Personally, I felt this idea of Romney’s ranked him up on the list with other right-wing crazies like Perry or Santorum in and of itself. Then, however, I remembered a video I saw online about the libertarian position on public smoking bans (which I wrote an article about, read it here), and came to a bit of a startling realization. The libertarian policy on banning smoking in bars and restaurants is that it’s a violation of the business owner’s rights, as it is their private property, and should be allowed to deny or permit whatever behaviors or customers they please. On top of that, I remembered another story I just barely glanced over a few months ago that said Romney doesn’t know a good reason for why public lands should exist. Again, to be fair to Romney, he claims it’s because he “hasn’t studied it,” but the selling off of public lands has steadily been growing into a GOP staple issue, with even Romney’s former opponent Rick Santorum saying land owned by the federal government should be sold to the private sector. Given that, it’s very likely that Romney supports selling public land, possibly even to the private sector for private ownership of such things as national parks and wildlife reserves. He just doesn’t know how to politically spin or approach the issue yet, so he is literally staying as vague as possible in simply saying he hadn’t studied the issue yet, but also specifies that he doesn’t have a good reason as to why the federal government should own the land.

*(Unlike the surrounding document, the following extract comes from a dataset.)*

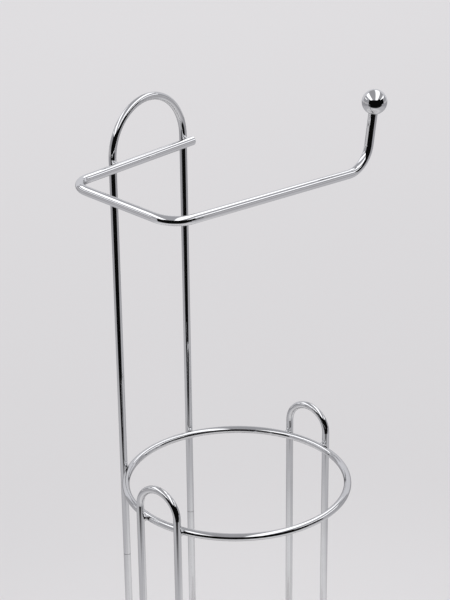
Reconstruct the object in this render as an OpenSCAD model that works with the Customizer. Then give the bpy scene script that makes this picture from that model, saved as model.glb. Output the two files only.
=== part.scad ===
// Free-standing chrome wire stand for toilet rolls. Spare rolls stack inside a
// cage of uprights and rings, and one roll hangs on the arm above it.
// The origin is on the floor, in the middle of the stand's overall box.
// +Z is up, +Y is towards the mast, and the roll bar's free end points along +X.

/* [Overall] */
// Height of the mast's top above the floor
stand_h = 610; // [560:2:720]
// Height of the storage ring's wire centre above the floor
ring_h = 352; // [300:2:400]

/* [Wire] */
// Diameter of the frame wire
wire_d = 5; // [4:0.25:6]
// Diameter of the thicker arm wire
arm_d = 6; // [5:0.25:8]
// Amount by which a wire is drawn thinner where it is bent
bend_thinning = 0.02; // [0.02:0.01:0.1]
// Gap between the storage ring and the mast wires that slide past it
pass_gap = 0.3; // [0.2:0.1:1]

/* [Rings] */
// Diameter of the storage ring and the base ring, on the wire's centre
ring_dia = 150; // [136:1:180]

/* [Mast] */
// Distance between the two mast wires, centre to centre
mast_w = 68; // [56:1:80]
// Height of the left joint, where the upper mast plugs into the lower one
joint_h = 283.3; // [150:0.1:286]
// Height of the right joint above the left one
joint_step = 4; // [0:0.5:10]
// Seam left between the butted wire ends at each joint
joint_seam = 0.3; // [0.2:0.1:0.8]
// Diameter of the joint spigots
spigot_d = 3; // [2:0.25:3]
// Length of a spigot below the joint, inside the lower wire
spigot_l = 24; // [12:1:40]
// Length of a spigot above the joint, fixed in the upper wire
spigot_hold = 10; // [6:1:20]
// Clearance around the spigot in the lower wire, on the radius
spigot_fit = 0.05; // [0.02:0.01:0.1]
// Room left under the spigot at the bottom of its bore
spigot_room = 1; // [0.5:0.5:4]

/* [Side hoops] */
// Distance between the two legs of a side hoop, centre to centre
hoop_w = 32; // [24:1:48]
// Height of a side hoop's straight legs above the storage ring, below the round top
hoop_rise = 10; // [0:1:40]

/* [Arm] */
// Distance of the crossbar below the start of the mast's round top
arm_below = 3.6; // [0:0.2:80]
// Crossbar from the left mast wire to the corner of the left bend
cross_left = 44; // [26:1:76]
// Crossbar from the right mast wire to its cut end
cross_right = 3; // [3:0.5:16]
// Forward run of the arm, corner to corner
arm_reach = 90; // [70:1:120]
// Roll bar, corner to corner
bar_l = 174.5; // [140:0.5:200]
// Upturned tip, from the roll bar's corner to the middle of the ball
tip_l = 45.5; // [36:0.5:70]
// Radius of the arm's left and front bends, on the wire's centre
arm_bend_r = 16; // [10:1:20]
// Radius of the bend below the tip, on the wire's centre
tip_bend_r = 18; // [10:1:20]
// Degrees by which the left bend stays short of square
left_spring = 3.2; // [0:0.1:5]
// Degrees by which the front bend stays short of square
front_spring = 1.5; // [0:0.1:5]
// Degrees by which the tip's bend stays short of square
tip_spring = 3.2; // [0:0.1:15]
// Degrees by which the arm hangs down towards the front
arm_drop = 2.6; // [0:0.1:5]
// Degrees by which the roll bar hangs down towards its tip
bar_drop = 2.6; // [0:0.1:5]
// Diameter of the ball on the tip
ball_d = 16.5; // [12:0.5:24]
// Depth to which the wire's end goes into the ball
ball_socket = 5; // [3:0.5:6]

/* [Feet] */
// Diameter of the ball feet
foot_d = 16; // [15:0.5:24]
// Depth to which the base ring is set down into a foot
foot_set = 1; // [0.5:0.25:2]
// Direction of the feet, in degrees from the sides towards front and back
foot_angle = 45; // [35:1:55]
// Diameter of the rubber pads
pad_d = 9; // [6:0.5:10]
// Thickness of the rubber pads
pad_t = 2.5; // [1.5:0.25:4]
// Height by which a pad stands out under its foot
pad_out = 1; // [0.5:0.25:1.25]
// Width of the foot's flat around its pad
pad_rim = 0.75; // [0.5:0.25:1.5]

/* [Welds] */
// Diameter of the weld beads where two wires cross
weld_d = 5.6; // [4:0.2:7]
// Gap between two crossed wires, filled by their weld
weld_gap = 0.1; // [0.05:0.05:0.3]

/* [Hidden] */
$fn = 64;
ring_fn = 180;
bend_lap = 0.2;

ring_r = ring_dia / 2;

// The mast wires stand just outside the storage ring
mast_x = mast_w / 2;
mast_r = ring_r + wire_d + pass_gap;
mast_y = sqrt(mast_r * mast_r - mast_x * mast_x);
mast_top = stand_h - wire_d / 2 - mast_x;
frame_cross_y = sqrt(ring_r * ring_r - mast_x * mast_x);

// The side hoops' legs are welded to the rings from outside
leg_y = hoop_w / 2;
leg_r = ring_r + wire_d + weld_gap;
leg_x = sqrt(leg_r * leg_r - leg_y * leg_y);
leg_angle = atan2(leg_y, leg_x);
hoop_top = ring_h + hoop_rise;
hoop_cross_x = sqrt(ring_r * ring_r - leg_y * leg_y);

// Levels of the base: pads, feet, hoop rails, base ring and frame rails
foot_flat_r = pad_d / 2 + pad_rim;
foot_z = pad_out + sqrt(foot_d * foot_d / 4 - foot_flat_r * foot_flat_r);
base_ring_z = foot_z + foot_d / 2 - foot_set + wire_d / 2;
hoop_rail_z = base_ring_z - wire_d - weld_gap;
frame_rail_z = base_ring_z + wire_d + weld_gap;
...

Why did all of these stories suddenly get tied together in my head? I came to the shocking realization of just how far back Mitt Romney wants to take democracy. We talk about Republicans wanting to take us back to the 1950s, or even the 19th century, a lot these days, particularly for women’s rights, but Mitt Romney may want to take all of democracy back even further than that. It’s already GOP policy that public lands should be sold off, and some even believe to private owners. It’s right-wing ideology, particularly libertarian policy, that property owners have right to do whatever they want with their property, on their property without distinction between residential, commercial, or other different types of property. Even public services like education are being targeted for full privatization by the radical right, making schools and other state-owned property private as well.
Now we learn that Mitt Romney believes that only those that own or manage a business should be allowed to run for President.

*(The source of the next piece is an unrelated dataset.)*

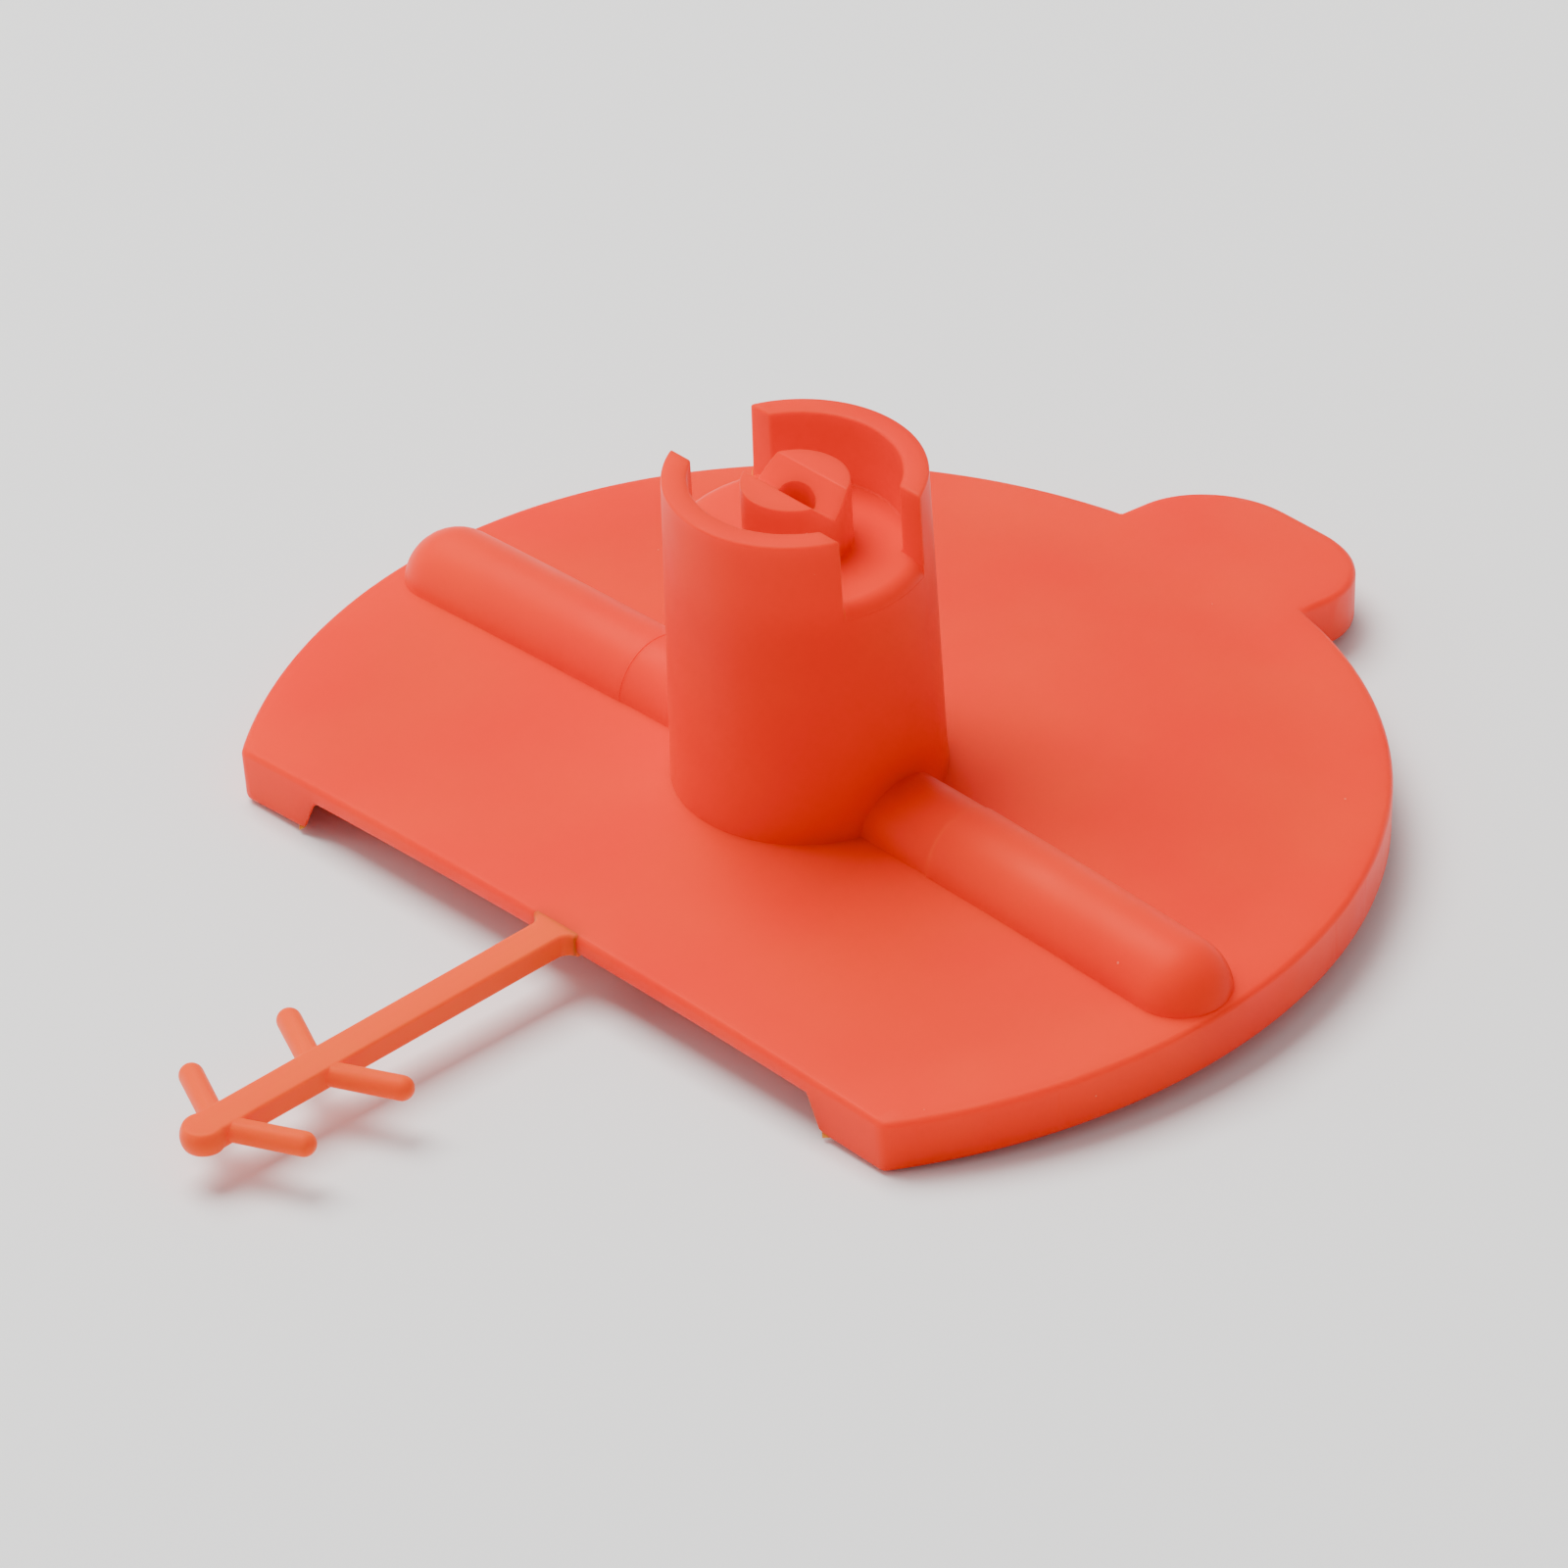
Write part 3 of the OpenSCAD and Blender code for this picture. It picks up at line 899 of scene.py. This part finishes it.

Long ago, back when America was first created in the late 18th century, only property owners had the right to vote. Specifically, only white, male property owners could vote. If Mitt Romney believes that the President must be somehow involved in the managerial side of business, most likely an owner, to run for President, along with right-wing policy of selling all public lands, possibly to private owners, and that private property owners can do whatever they want with their property, we could be at the precipice of a return to an America where only property owners have rights. If there is no “public” land, and everything is owned privately, the owners of that property have all the power, and with Mitt Romney’s plans to amend the constitution, all the rights as well. Republicans like Santorum may want to take us back to the 19th century, but it’s starting to look like Romney wants to take us all the way back to the 18th century.
Obviously, this is a stretch, even for me, but some Tea Party organizations have already endorsed the idea. Mostly, this was a series of jumbled thoughts that happened to all fall in the right order when I was at work one day, but happened to paint a very grim picture. I’ve known Republicans and Libertarians alike are all about returning power to property owners and the private sector, even when at the expense of the American people, but looking through the lenses that are these stories combined into one made me realize just how close we may be getting to such a time in history where business and property owners have all the rights, and the poor have none, just like some sort of dystopian fiction.

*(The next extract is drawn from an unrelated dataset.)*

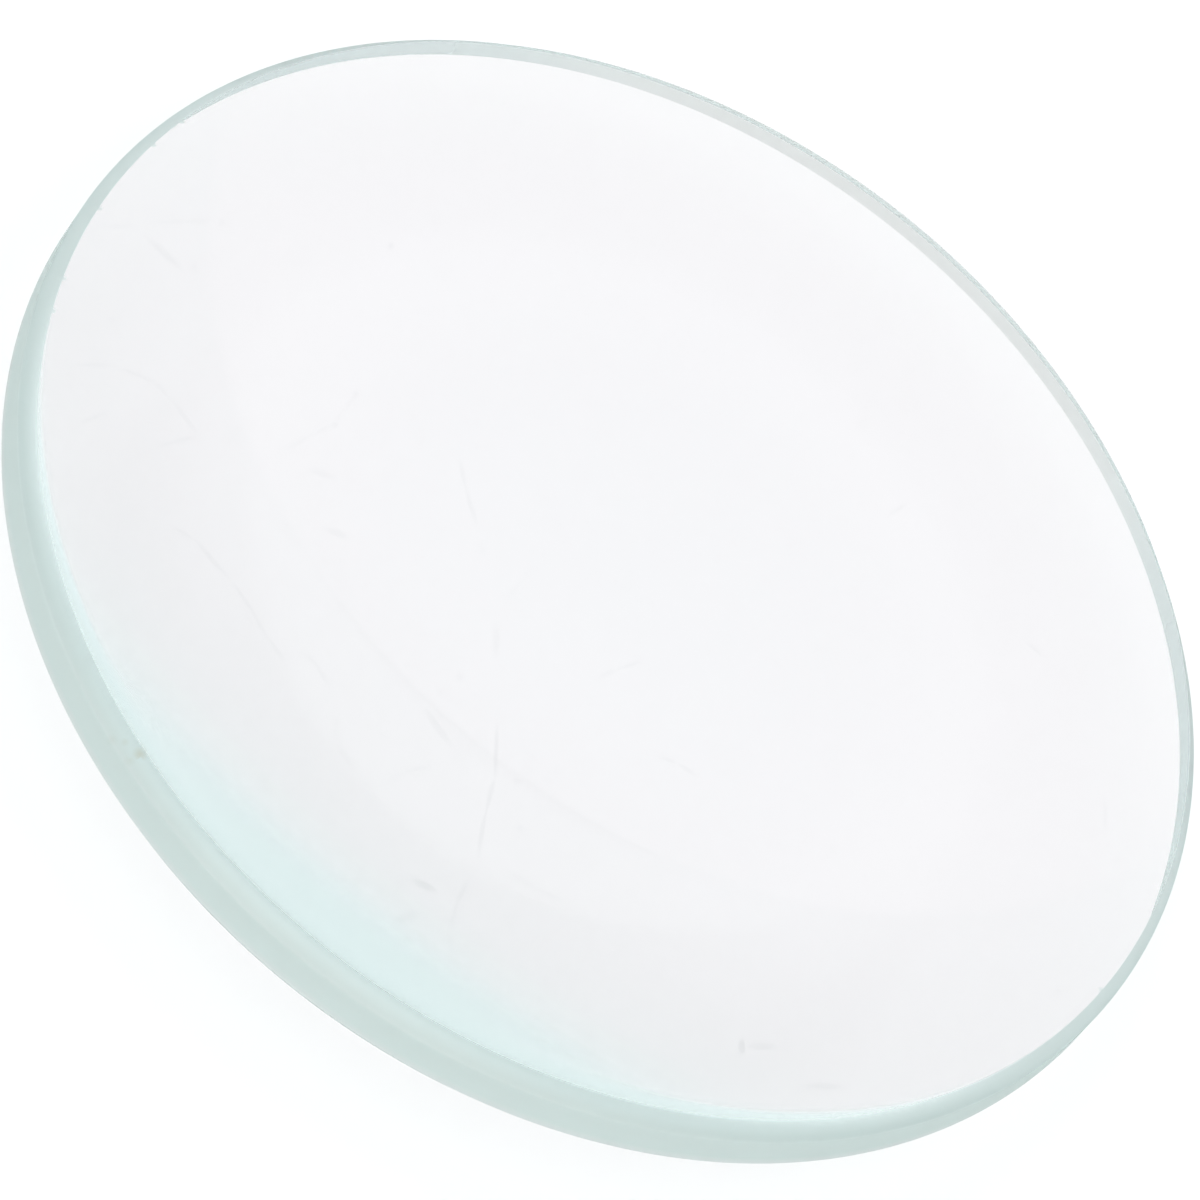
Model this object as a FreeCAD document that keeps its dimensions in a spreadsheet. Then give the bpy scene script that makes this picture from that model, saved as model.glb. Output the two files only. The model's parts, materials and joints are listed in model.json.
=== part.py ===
import FreeCAD, Part
import Sketcher
import os

# Biconvex lens, in millimetres.
#
# One piece of clear glass: two polished spherical faces on one axis, a cylindrical
# edge left fine-ground, and a narrow protective bevel where each face meets the edge.
# It is made in the order of the real one: a round blank, then one spherical face and
# the other ground into it, then the bevels.
#
# Frame: +Z runs along the optical axis, from the back face to the front face, and the
# lens lies on its back face. The origin is the centre of the ground edge, on the axis,
# where a cell or ring mount holds the lens.

DIMENSIONS = (
    ("lens_diameter", "50.0", "outside diameter over the ground edge"),
    ("front_radius", "102.5", "radius of curvature of the front face, the upper one"),
    ("back_radius", "102.5", "radius of curvature of the back face, the lower one"),
    ("ground_band", "1.6", "width of the ground cylinder left between the bevels"),
    ("bevel_width", "0.55", "width that each bevel takes off the face and off the edge"),
)

# Each face's own radius, and the way that it looks along the axis
FACES = (
    ("Front", "Dimensions.front_radius", "1"),
    ("Back", "Dimensions.back_radius", "-1"),
)

# Formulas: half the diameter, the edge's height before it is bevelled, and how far the
# rim of a face lies from its centre of curvature, measured along the axis
HALF_WIDTH = "Dimensions.lens_diameter / 2"
EDGE_HEIGHT = "(Dimensions.ground_band + 2 * Dimensions.bevel_width)"
RIM_DEPTH = "sqrt({radius} ^ 2 - (Dimensions.lens_diameter / 2) ^ 2)"

# How each ball is turned: X to Y, Y to Z and Z to X, and then its poles out of the level
ROUND_THE_AXES = FreeCAD.Rotation(FreeCAD.Vector(1, 1, 1), 120)
POLE_LEAN = FreeCAD.Rotation(FreeCAD.Vector(0, 1, 0), -40)

doc = FreeCAD.newDocument("BiconvexLens")
sheet = doc.addObject("Spreadsheet::Sheet", "Dimensions")
for row, (alias, number, meaning) in enumerate(DIMENSIONS, start=1):
    sheet.set(f"A{row}", number)
    sheet.setAlias(f"A{row}", alias)
    sheet.set(f"B{row}", meaning)
doc.recompute()


def add_blank(body):
    """The round slug that the faces are ground into, tall enough for any two faces."""
    sketch = body.newObject("Sketcher::SketchObject", "BlankOutline")
    level_plane = next(
        plane for plane in body.Origin.OriginFeatures if plane.Role == "XY_Plane"
    )
    sketch.AttachmentSupport = (level_plane, "")
    sketch.MapMode = "FlatFace"

    half_width = sheet.lens_diameter / 2
    axis = FreeCAD.Vector(0, 0, 1)
    rim = sketch.addGeometry(Part.Circle(FreeCAD.Vector(0, 0, 0), axis, half_width))
    # a circle's centre is its point 3, and the sketch's own origin is point 1 of line -1
    sketch.addConstraint(Sketcher.Constraint("Coincident", rim, 3, -1, 1))
    size = sketch.addConstraint(Sketcher.Constraint("Radius", rim, half_width))
    sketch.setExpression(f"Constraints[{size}]", HALF_WIDTH)

    blank = body.newObject("PartDesign::Pad", "Blank")
    blank.Profile = sketch
    blank.Midplane = True
    blank.setExpression("Length", f"{EDGE_HEIGHT} + Dimensions.lens_diameter")


def make_ball(name, radius, way):
    """The whole sphere that a face is a patch of, with its centre on the axis.

    It passes through the rim on its own side of the edge. It is turned so that its
    poles and its seam lie off the lens, which leaves the polished face one clean patch
    with no pole in the middle. With the poles leaned as well, the patch is divided more
    finely, and the lens lies level on it.
    """
    ball = doc.addObject("PartDesign::Body", f"{name}Ball")
    sphere = ball.newObject("PartDesign::AdditiveSphere", f"{name}Sphere")
    sphere.setExpression("Radius", radius)
    ball.Tip = sphere
    ball.Placement = FreeCAD.Placement(FreeCAD.Vector(0, 0, 0), POLE_LEAN * ROUND_THE_AXES)
    rim_depth = RIM_DEPTH.format(radius=radius)
    ball.setExpression("Placement.Base.z", f"{way} * ({EDGE_HEIGHT} / 2 - {rim_depth})")
    return ball


def grind_face(body, name, radius, way):
    """Keep only the glass inside a face's sphere."""
    face = body.newObject("PartDesign::Boolean", f"{name}Face")
    face.Type = "Common"
    face.setObjects([make_ball(name, radius, way)])
    body.Tip = face
    doc.recompute()


def rim_edges(shape):
    """Names of the two rings where the faces meet the edge, the only edges that close."""
    return [
        f"Edge{number}"
        for number, edge in enumerate(shape.Edges, start=1)
        if edge.isClosed()
    ]


def make_lens():
    """The lens: a blank with both faces ground into it, and its rims bevelled."""
    body = doc.addObject("PartDesign::Body", "LensBody")
    body.Label = "lens"
    body.Placement = FreeCAD.Placement()
    add_blank(body)
    for name, radius, way in FACES:
        grind_face(body, name, radius, way)

    ground = body.Tip
    bevels = body.newObject("PartDesign::Chamfer", "ProtectiveBevels")
    bevels.Base = (ground, rim_edges(ground.Shape))
    bevels.setExpression("Size", "Dimensions.bevel_width")
    body.Tip = bevels
    doc.recompute()
    return body


lens = make_lens()

for item in doc.Objects:
    if "Invalid" in item.State or "Error" in item.State:
        raise RuntimeError(f"{item.Label} did not compute: {item.State}")
if lens.Shape.isNull() or not lens.Shape.isValid():
    raise RuntimeError(f"{lens.Label} has no valid shape")

os.makedirs("parts", exist_ok=True)
lens.Shape.exportStep(f"parts/{lens.Label}.step")

box = lens.Shape.optimalBoundingBox()
print(f"{lens.Label}: {len(lens.Shape.Solids)} solid, {len(lens.Shape.Faces)} faces")
print(f"across {box.XLength:.3f} x {box.YLength:.3f}, from z {box.ZMin:.5f} to {box.ZMax:.5f}")
print(f"volume {lens.Shape.Volume:.2f} mm3")
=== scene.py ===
# %% [markdown]
# A biconvex lens, finished in glass.
# The lens is one piece of clear crown glass, about 50 mm across: two polished
# faces that bulge like shallow domes, and a narrow edge that was left matt.
# Glass has hardly any colour of its own, so nearly everything that the eye sees
# is bent light. The way to a good likeness is then a true shape, true optics and
# calm light, and not paint.

# %% Load the measured lens
import json
import math

import bpy
import numpy as np
from mathutils import Matrix, Vector


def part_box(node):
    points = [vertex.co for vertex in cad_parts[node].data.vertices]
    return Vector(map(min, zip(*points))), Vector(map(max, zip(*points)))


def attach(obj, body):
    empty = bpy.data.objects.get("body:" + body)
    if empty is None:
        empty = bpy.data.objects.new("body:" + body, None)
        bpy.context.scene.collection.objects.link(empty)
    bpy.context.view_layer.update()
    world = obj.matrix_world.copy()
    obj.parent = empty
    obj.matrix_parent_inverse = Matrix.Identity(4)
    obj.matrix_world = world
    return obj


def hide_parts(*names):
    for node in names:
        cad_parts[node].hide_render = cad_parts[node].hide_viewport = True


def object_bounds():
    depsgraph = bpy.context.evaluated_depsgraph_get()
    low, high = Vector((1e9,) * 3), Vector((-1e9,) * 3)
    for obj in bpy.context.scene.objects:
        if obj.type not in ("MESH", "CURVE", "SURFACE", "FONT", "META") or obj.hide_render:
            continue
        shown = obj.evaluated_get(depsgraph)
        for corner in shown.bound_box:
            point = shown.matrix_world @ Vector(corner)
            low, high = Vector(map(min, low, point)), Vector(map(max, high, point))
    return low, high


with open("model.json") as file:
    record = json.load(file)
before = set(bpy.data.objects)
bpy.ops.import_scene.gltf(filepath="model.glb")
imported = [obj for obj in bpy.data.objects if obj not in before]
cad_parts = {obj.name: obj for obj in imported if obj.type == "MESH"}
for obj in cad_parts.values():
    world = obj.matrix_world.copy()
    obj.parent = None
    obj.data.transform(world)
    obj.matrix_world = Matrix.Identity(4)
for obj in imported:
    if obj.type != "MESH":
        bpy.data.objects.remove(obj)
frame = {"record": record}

cad_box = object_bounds()
print("the measured lens lies in the box", cad_box)

# %% [markdown]
# The sizes of the glass.
# The measured lens gives its radius, its full thickness and the width of the
# matt band round its edge. The radius is held to the measured box, so that no
# point leaves it. Each polished face is part of a sphere, and a sphere's
# radius follows from how far the dome rises over its own rim: the rim's radius
# squared plus the rise squared, divided by twice the rise.

# %% Sizes in metres
MM = 0.001
BEVEL = 0.55 * MM

low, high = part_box("lens")
edge = next(m["dims"] for m in frame["record"]["mounts"] if m["name"] == "ground_edge")
RIM = min(edge["r_mm"] * MM, *cad_box[1].xy, *-cad_box[0].xy)
HALF_BAND = edge["length_mm"] * MM / 2
HALF_THICK = min(high.z, -low.z)
RISE = HALF_THICK - HALF_BAND - BEVEL
DOME = (RIM**2 + RISE**2) / (2 * RISE)
print(f"lens {2 * RIM / MM:.1f} mm across and {2 * HALF_THICK / MM:.2f} mm thick")
print(f"faces of {DOME / MM:.1f} mm radius")

# %% [markdown]
# The camera.
# A long lens from a third of a metre keeps the near and the far rim almost the
# same size, as in a catalogue picture. The camera looks down at 47 degrees and is
# turned about its own line of sight, so that the near side of the rim comes to
# the lower left. It is aimed a little beside the middle of the glass, which
# frames the lens without shifting the picture in the camera. The directions of
# the picture are kept as vectors, because the nicks and the marks are placed
# with them later.

# %% Camera place and picture directions
PICTURE = 1200  # pixels across and down
FOCAL_PIXELS = 9000  # focal length in pixels of the picture
DISTANCE = 13.89 * RIM
TILT = math.radians(42.72)  # between the line of sight and the axis of the lens
NEAR_DIRECTION = math.radians(128.78)  # of the near side in the picture, turned from right to down
MIDDLE = Vector((611.4, 584.2))  # where the picture shows the middle of the lens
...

Of course, the wealthy already have more rights than the poor, even if indirectly and not (yet) sanctioned by law. The events in Wisconsin this week are a perfect example of that. When Governor Walker won re-election in a recall attempt, as one man interviewed on CNN said it, democracy died. One year ago, Walker was losing by 7 points. One year later, he’s up by 7 points. That means he gained 14 points in one year. How? The money.
Scott Walker could not have executed a more perfect example of someone buying an election. He raised $30.5 million, 66% of which came from out-of-state donors, meaning they weren’t even residents of the state and didn’t have any say, or at least weren’t supposed to, in who won the election. That money was then used to buy ad and media time tearing down Barrett, Walker’s opponent, and supporting Walker. That is the power of money in politics. Despite the fact that Walker was deeply unpopular, and was on the record as a union-busting sellout that did the bidding of the Koch Brothers on command like the leash-trained dog that he is, he still won the election, and even got votes from the very union workers he’s already busted, and is now licking his chops to bust further.
“We’re not just disappointed; this is the end of democracy. We just got outspent… This was the biggest election in America and I hope you keep me on tonight because this hurts us all. Every single one of you out there in the nation, if you’re watching, democracy died tonight… I’m very emotional because we all had a lot invested in this. This was it. If we didn’t win tonight, the end of the USA as we know it just happened. That’s it. We just got outspent… we don’t have any other resource left but the people you see here behind me. And if the people you see here behind me can’t get it done tonight, it’s done. Democracy is dead.” – Wisconsin voter after the recall
This man’s plea really got to me, which is why I had to share it in full. The recall election was not about left-wing vs. right-wing or Democrat vs. Republican; it was solely about if money can in fact win an entire election when there is nothing else in favor of the wealthier candidate. The only reason they lost is because they got outspent, as the man kept repeating. The low and middle classes don’t have any money to put into politics; all we have is man power. If such tremendous levels of manpower as those that were on the ground in Wisconsin over the past year can’t compete with money, then what hope is there?
Just yesterday I saw a yahoo headline that said Mitt Romney has raised more money than Obama. REALLY?!?! You don’t say! I sincerely hope they didn’t toil to long over that headline, because it’s not exactly ground-breaking news. If you think Obama is going to get more money than Romney you’re living in la-la land. What’s sadder is that Obama is still pleading for money from these exact same people who are giving Romney even more money. The Koch Brothers alone are pledging to give Romney $395 million, which is more than McCain had for his entire Presidential campaign in 2008, and Romney still has nearly every billionaire in the nation, as well as the entire financial and banking industry and other multi-nationals behind him.
I can only hope that if Romney does win, we sink fast, because already our society is approaching rock bottom, and when you get there the entirety of the working class would have nothing to lose anymore. If his plans for property owners are what they appear to be though, even with nothing to lose the poor may still have nothing left with which to fight.